Given information:

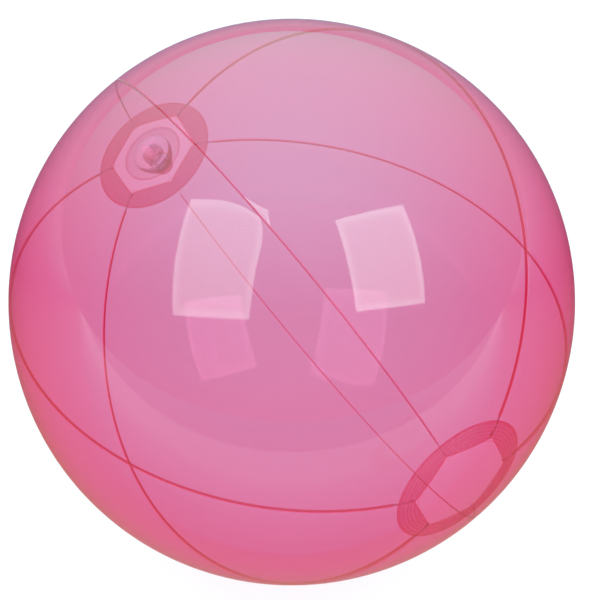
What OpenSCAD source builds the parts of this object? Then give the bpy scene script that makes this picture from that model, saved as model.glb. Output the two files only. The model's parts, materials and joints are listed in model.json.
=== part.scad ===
// Inflatable beach ball of clear tinted film, with a push-in inflation valve.
// The centre of the ball is the origin. The panels meet round the Y axis:
// the valve end faces +Y and the plain end faces -Y.

/* [Ball] */
// Inflated diameter over the panels
ball_d = 270; // [180:1:420]
// Thickness of the panel film
panel_t = 0.3; // [0.2:0.05:0.5]
// How far the welded edge of a panel stands into the ball
seam_fin = 1.2; // [0.8:0.1:3]
// Turn of the seams round the axis that joins the two ends
seam_turn = 7.7; // [0:0.1:59.9]

/* [End discs] */
// Diameter of the round film patch on each end
disc_d = 66; // [60:1:80]
// Thickness of the patch film
disc_t = 0.3; // [0.2:0.05:0.5]
// Width across the corners of the opening that the panel ends leave
opening_corners = 50; // [42:1:54]

/* [Valve seat] */
// Diameter of the flange that is welded inside the valve end disc
flange_d = 33; // [28:0.5:35]
// Thickness of the flange
flange_t = 0.8; // [0.5:0.1:1.5]
// Diameter of the recess that the stem sinks into
recess_d = 21.4; // [19.5:0.1:26]
// Diameter of the collar where it turns in at its foot
collar_foot_d = 17.2; // [14.4:0.1:19]
// Depth of the folded collar below the rim of the recess
collar_depth = 9.2; // [7.5:0.1:11]
// Wall of the collar
collar_t = 0.6; // [0.4:0.1:0.9]

/* [Stem] */
// Outside diameter of the stem
stem_d = 10; // [9:0.1:12]
// Length of the stem
stem_length = 12; // [10:0.5:16]
// Diameter of the bore that holds a pump's nozzle
nozzle_bore_d = 6.8; // [5.6:0.1:8.2]
// How much wider than the bore its mouth is all round, where the plug seats
seat_step = 0.2; // [0.1:0.05:0.4]
// How much deeper the mouth is than the plug's peg is long
seat_relief = 0.8; // [0.4:0.1:1.4]
// How far the lip of the stem stands out round its rim
lip_out = 0.5; // [0.3:0.1:0.8]
// Height of the lip
lip_h = 1.2; // [0.8:0.1:1.6]

/* [Plug] */
// Diameter of the plug's cap
cap_d = 11.6; // [11.2:0.1:12.6]
// Thickness of the cap
cap_t = 1.6; // [1.2:0.1:2]
// How far the cap sits below the top of the ball when the valve is pushed in
cap_sink = 0.8; // [0.4:0.1:2]
// Length of the peg under the cap
peg_length = 4.2; // [3:0.1:4.4]
// How much narrower all round the peg is at its nose than at its root
peg_taper = 1.3; // [1.2:0.1:1.8]
// Clearance all round between the peg's root and its seat
peg_clearance = 0.1; // [0.05:0.01:0.2]
// How far the finger tab stands out past the cap
tab_out = 2.2; // [1.4:0.1:2.8]
// Width of the finger tab
tab_w = 4.6; // [3:0.1:6]

/* [Strap] */
// Width of the strap that ties the plug to the stem
strap_w = 3.6; // [2.4:0.1:4.4]
// Thickness of the strap
strap_t = 0.6; // [0.4:0.1:0.8]
// Distance from the edge of the cap or the lip to the strap's fold line
fold_out = 1; // [0.8:0.1:1.4]
// Turn of the strap and the plug round the stem
strap_turn = 90; // [0:1:359]

/* [Check flap] */
// How far the flap covers the rim of the stem's inner end all round
flap_overlap = 1; // [0.5:0.1:1.4]
// Width of the straight edge that the flap hangs from
flap_root_w = 5; // [3:0.1:6]
// Thickness of the flap
flap_t = 0.5; // [0.3:0.1:0.8]

/* [Hidden] */

$fn = 96;
ball_fn = 240;

panel_count = 6;
panel_angle = 360 / panel_count;
ball_r = ball_d / 2;
inner_r = ball_r - panel_t;
disc_outer_r = ball_r + disc_t;

// The panel ends are cut straight, so the opening they leave has flat sides
opening_flat = opening_corners / 2 * cos(panel_angle / 2);

// Clearance between parts that are moulded against each other but move
fit_gap = 0.05;
// Cutters run past what they cut by this much
past = 1;

// Heights along the axis of the valve, from the centre of the ball
collar_rim_z = sqrt(pow(ball_r, 2) - pow(recess_d / 2, 2));
collar_foot_z = collar_rim_z - collar_depth;
collar_neck = 1.2;
rim_z = ball_r - cap_sink - cap_t;
stem_foot_z = rim_z - stem_length;
cap_mid_z = rim_z + cap_t / 2;
seat_floor_z = rim_z - peg_length - seat_relief;

// The mouth of the bore, and the peg that fits it
plug_seat_d = nozzle_bore_d + 2 * seat_step;
peg_root_d = plug_seat_d - 2 * peg_clearance;
peg_nose_d = peg_root_d - 2 * peg_taper;

// The plug's hinge is the fold in its strap, clear of both cap and lip
lip_d = stem_d + 2 * lip_out;
hinge_x = max(cap_d, lip_d) / 2 + fold_out;

// The check flap hinges just past its round edge
flap_d = nozzle_bore_d + 2 * flap_overlap;
flap_hinge_x = flap_d / 2 + 0.5;

// Colours of the clear film, of two layers of it, and of the moulded valve
film = [0.93, 0.42, 0.68, 0.35];
film_double = [0.88, 0.30, 0.58, 0.5];
moulding = [0.93, 0.52, 0.72, 0.7];

// Everything is drawn with the ball's axis along Z, and then laid along Y
module laid() {
    rotate([-90, 0, 0]) children();
}

// A shell of film between two radii
module shell(r_out, r_in) {
    difference() {
        sphere(r_out, $fn = ball_fn);
        sphere(r_in, $fn = ball_fn);
    }
}

// The wedge of space that one panel fills, cut straight across at both ends
module panel_wedge() {
    reach = disc_outer_r + past;
    half_w = reach * tan(panel_angle / 2);
    linear_extrude(2 * reach, center = true)
        polygon([
            [opening_flat, -opening_flat * tan(panel_angle / 2)],
            [reach, -half_w],
            [reach, half_w],
            [opening_flat, opening_flat * tan(panel_angle / 2)]
        ]);
}

// The strip along one edge of a panel that its welded fin stands in. It is as
// wide as two films, and the wedge of the panel keeps its own half of it.
module fin_strip(side) {
    rotate([0, 0, side * panel_angle / 2])
        translate([opening_flat / 2, -panel_t, -ball_r])
            cube([ball_r, 2 * panel_t, 2 * ball_r]);
}

// One panel: a lune of film with a fin turned in along each of its edges
module panel(index) {
    color(film) laid() rotate([0, 0, seam_turn + (index - 0.5) * panel_angle])
        intersection() {
            panel_wedge();
            union() {
                shell(ball_r, inner_r);
                for (side = [-1, 1])
                    intersection() {
                        shell(ball_r, inner_r - seam_fin);
                        fin_strip(side);
                    }
            }
        }
}

// A round patch of film on the outside of the panel ends, at +Z
module disc_film() {
    intersection() {
        shell(disc_outer_r, ball_r);
        cylinder(d = disc_d, h = disc_outer_r + past);
    }
}

module valve_end_disc() {
    color(film_double) laid() difference() {
        disc_film();
        cylinder(d = recess_d, h = disc_outer_r + past);
    }
}

module plain_end_disc() {
    color(film_double) laid() mirror([0, 0, 1]) disc_film();
}

// The flange follows the inside of the disc film, with the recess through it
module valve_flange() {
    color(moulding) laid() intersection() {
        shell(ball_r, ball_r - flange_t);
        difference() {
            cylinder(d = flange_d, h = ball_r + past);
            cylinder(d = recess_d, h = ball_r + past);
        }
    }
}

// The thin cup that folds in with the stem and turns inside out with it.
// Outside it runs straight down from the flange, tapers in, and turns under
// at its foot to meet the stem.
module valve_collar() {
    top_r = recess_d / 2;
    foot_r = collar_foot_d / 2;
    bore_r = stem_d / 2 + fit_gap;
    turn = 2 * collar_t;
    color(moulding) laid() rotate_extrude()
        polygon([
            [top_r, collar_rim_z],
            [top_r, collar_rim_z - collar_neck],
            [foot_r, collar_foot_z + turn],
            [foot_r - turn / 2, collar_foot_z],
            [bore_r, collar_foot_z],
            [bore_r, collar_foot_z + collar_t],
            [foot_r - turn, collar_foot_z + collar_t],
            [foot_r - collar_t, collar_foot_z + turn],
            [top_r - collar_t, collar_rim_z - collar_neck],
            [top_r - collar_t, collar_rim_z]
        ]);
}

module valve_stem() {
    color(moulding) laid() difference() {
        union() {
            translate([0, 0, stem_foot_z]) cylinder(d = stem_d, h = stem_length);
            translate([0, 0, rim_z - lip_h])
                cylinder(d = lip_d, h = lip_h);
        }
        translate([0, 0, stem_foot_z - past])
            cylinder(d = nozzle_bore_d, h = stem_length);
        translate([0, 0, seat_floor_z])
            cylinder(d = plug_seat_d, h = rim_z - seat_floor_z + past);
    }
}

// A cap with a finger tab, and a tapered peg that swings clear of its seat
module valve_plug() {
    color(moulding) laid() rotate([0, 0, strap_turn]) {
        translate([0, 0, rim_z]) {
            cylinder(d = cap_d, h = cap_t);
            linear_extrude(cap_t) plug_tab();
        }
        translate([0, 0, rim_z - peg_length])
            cylinder(d1 = peg_nose_d, d2 = peg_root_d, h = peg_length);
    }
}

// Outline of the finger tab, opposite the strap
module plug_tab() {
    tab_end = cap_d / 2 + tab_out - tab_w / 2;
    translate([0, -tab_w / 2]) square([tab_end, tab_w]);
    translate([tab_end, 0]) circle(d = tab_w);
}

// A band from the stem, up round the fold and in to the edge of the cap
module plug_strap() {
    out_x = -hinge_x - strap_t / 2;
    low_z = rim_z - lip_h - 1.4;
    top_z = cap_mid_z + strap_t / 2;
    color(moulding) laid() rotate([0, 0, strap_turn]) difference() {
        rotate([90, 0, 0]) linear_extrude(strap_w, center = true)
            polygon([
                [0, low_z],
                [out_x + strap_t, low_z],
                [out_x, low_z + strap_t],
                [out_x, top_z - strap_t],
                [out_x + strap_t, top_z],
                [0, top_z],
                [0, top_z - strap_t],
                [out_x + strap_t, top_z - strap_t],
                [out_x + strap_t, low_z + strap_t],
                [0, low_z + strap_t]
            ]);
        translate([0, 0, stem_foot_z])
            cylinder(r = stem_d / 2 + fit_gap, h = rim_z - stem_foot_z);
        translate([0, 0, rim_z]) cylinder(d = cap_d, h = cap_t);
    }
}

// A round flap with a straight root, which is its hinge, on the strap's side
module check_flap() {
    color(moulding) laid() rotate([0, 0, strap_turn])
        translate([0, 0, stem_foot_z - fit_gap - flap_t])
            linear_extrude(flap_t) {
                circle(d = flap_d);
                translate([-flap_hinge_x, -flap_root_w / 2]) square([flap_hinge_x, flap_root_w]);
            }
}

panel(1);  // panel_1
panel(2);  // panel_2
panel(3);  // panel_3
panel(4);  // panel_4
panel(5);  // panel_5
panel(6);  // panel_6
valve_end_disc();
plain_end_disc();
valve_flange();
valve_collar();
valve_stem();
valve_plug();
plug_strap();
check_flap();
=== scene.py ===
# %% [markdown]
# # An inflatable beach ball in clear pink film
#
# The ball is six panels of thin clear vinyl, welded edge to edge, with a round disc of the same
# film welded over the panel ends at each pole. One disc carries a small moulded valve. The
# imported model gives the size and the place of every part. This script loads it as a fixed
# frame, and then makes each part again in finer detail, in the same place.

# %% Load the frame
import bpy
import json
import math
from mathutils import Matrix, Vector


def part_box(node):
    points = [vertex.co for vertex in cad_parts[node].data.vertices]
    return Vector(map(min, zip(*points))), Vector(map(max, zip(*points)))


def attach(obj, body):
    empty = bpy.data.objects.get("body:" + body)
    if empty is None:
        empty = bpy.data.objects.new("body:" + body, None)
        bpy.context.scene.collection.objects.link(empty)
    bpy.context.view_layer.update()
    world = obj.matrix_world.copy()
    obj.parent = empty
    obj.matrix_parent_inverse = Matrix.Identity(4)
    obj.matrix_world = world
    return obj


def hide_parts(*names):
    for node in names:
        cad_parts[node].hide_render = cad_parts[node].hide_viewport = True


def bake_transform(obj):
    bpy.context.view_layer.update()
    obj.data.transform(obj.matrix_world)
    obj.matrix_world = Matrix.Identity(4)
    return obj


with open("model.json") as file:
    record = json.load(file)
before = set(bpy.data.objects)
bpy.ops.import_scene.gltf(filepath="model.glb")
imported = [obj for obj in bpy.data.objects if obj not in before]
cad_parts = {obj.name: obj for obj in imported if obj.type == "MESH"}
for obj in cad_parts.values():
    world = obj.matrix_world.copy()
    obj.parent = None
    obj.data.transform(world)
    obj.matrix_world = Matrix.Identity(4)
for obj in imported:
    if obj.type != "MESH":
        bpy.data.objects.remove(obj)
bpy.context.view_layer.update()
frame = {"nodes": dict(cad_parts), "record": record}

MM = 0.001

# %% [markdown]
# ## Measures from the frame
#
# The ball's axis lies along Y, with the valve at +Y. The radius is how far the underside mount
# is from the centre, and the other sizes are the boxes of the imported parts. They could be
# typed in again, but a size that is read can't drift away from the part that it belongs to.

# %% Read the sizes
mounts = {mount["name"]: mount for mount in frame["record"]["mounts"]}
ball_r = -mounts["underside"]["pos_m"][2]
bore_r = mounts["nozzle_bore"]["dims"]["r_mm"] * MM

disc_low, disc_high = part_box("plain_end_disc")
collar_low, collar_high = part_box("valve_collar")
stem_low, stem_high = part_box("valve_stem")
plug_low, plug_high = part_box("valve_plug")
strap_low, strap_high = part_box("plug_strap")
flap_low, flap_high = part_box("check_flap")

disc_r = disc_high.x
flange_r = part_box("valve_flange")[1].x
collar_top_r = collar_high.x
film_t = -disc_low.y - ball_r
print("ball radius", round(ball_r, 4), "film", round(film_t, 5), "disc radius", round(disc_r, 4))


# %% [markdown]
# The seams are found from the first packed panel. It is a wedge of the sphere, so the two ends
# of its sweep about the axis are its seams, and its flat ends give the size of the opening
# that is left at each pole.

# %% Find the seams
def turn_of(point):
    """How far a point is turned about the ball's axis, from +Z towards +X, in radians."""
    return math.atan2(point[0], point[2])


def facing(turn):
    """The direction square to the axis at that turn."""
    return Vector((math.sin(turn), 0, math.cos(turn)))


points = [v.co.copy() for v in frame["nodes"]["panel_1"].data.vertices]
about = turn_of(sum(points, Vector()))
sweep = [math.remainder(turn_of(p) - about, math.tau) for p in points]
mid_turn = about + (min(sweep) + max(sweep)) / 2
half_sweep = (max(sweep) - min(sweep)) / 2
opening_flat = min(p.dot(facing(mid_turn)) for p in points)
fin_deep = ball_r - min(p.length for p in points)
PANELS = round(math.pi / half_sweep)
print("panels", PANELS, "middle of the first", round(math.degrees(mid_turn), 2),
      "opening", round(opening_flat, 4), "fin", round(fin_deep, 5))

# %% [markdown]
# ## Camera
#
# The camera looks down on the ball from the front left, about halfway up. The lens is a mild
# telephoto from close by, so the near side is drawn a little larger, as by eye. A small shift
# of the lens centres the ball in the frame.

# %% Set the camera
CAMERA_AZIMUTH, CAMERA_ELEVATION = -33.6, 45.1
CAMERA_DISTANCE = 5.8 * ball_r
SENSOR, LENS = 36, 97.2
SHIFT_X, SHIFT_Y = 0.0138, 0.0033


def direction(azimuth, elevation):
    """A direction from the ball's centre, in degrees from -Y towards +X, and upwards."""
    a, e = math.radians(azimuth), math.radians(elevation)
    return Vector((math.sin(a) * math.cos(e), -math.cos(a) * math.cos(e), math.sin(e)))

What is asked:
Of the lines above, extract only those from the line with "the strap's side" to the line with "obj.matrix_world = world", both included, exactly as written.

Complete response:
// A round flap with a straight root, which is its hinge, on the strap's side
module check_flap() {
    color(moulding) laid() rotate([0, 0, strap_turn])
        translate([0, 0, stem_foot_z - fit_gap - flap_t])
            linear_extrude(flap_t) {
                circle(d = flap_d);
                translate([-flap_hinge_x, -flap_root_w / 2]) square([flap_hinge_x, flap_root_w]);
            }
}

panel(1);  // panel_1
panel(2);  // panel_2
panel(3);  // panel_3
panel(4);  // panel_4
panel(5);  // panel_5
panel(6);  // panel_6
valve_end_disc();
plain_end_disc();
valve_flange();
valve_collar();
valve_stem();
valve_plug();
plug_strap();
check_flap();
=== scene.py ===
# %% [markdown]
# # An inflatable beach ball in clear pink film
#
# The ball is six panels of thin clear vinyl, welded edge to edge, with a round disc of the same
# film welded over the panel ends at each pole. One disc carries a small moulded valve. The
# imported model gives the size and the place of every part. This script loads it as a fixed
# frame, and then makes each part again in finer detail, in the same place.

# %% Load the frame
import bpy
import json
import math
from mathutils import Matrix, Vector


def part_box(node):
    points = [vertex.co for vertex in cad_parts[node].data.vertices]
    return Vector(map(min, zip(*points))), Vector(map(max, zip(*points)))


def attach(obj, body):
    empty = bpy.data.objects.get("body:" + body)
    if empty is None:
        empty = bpy.data.objects.new("body:" + body, None)
        bpy.context.scene.collection.objects.link(empty)
    bpy.context.view_layer.update()
    world = obj.matrix_world.copy()
    obj.parent = empty
    obj.matrix_parent_inverse = Matrix.Identity(4)
    obj.matrix_world = world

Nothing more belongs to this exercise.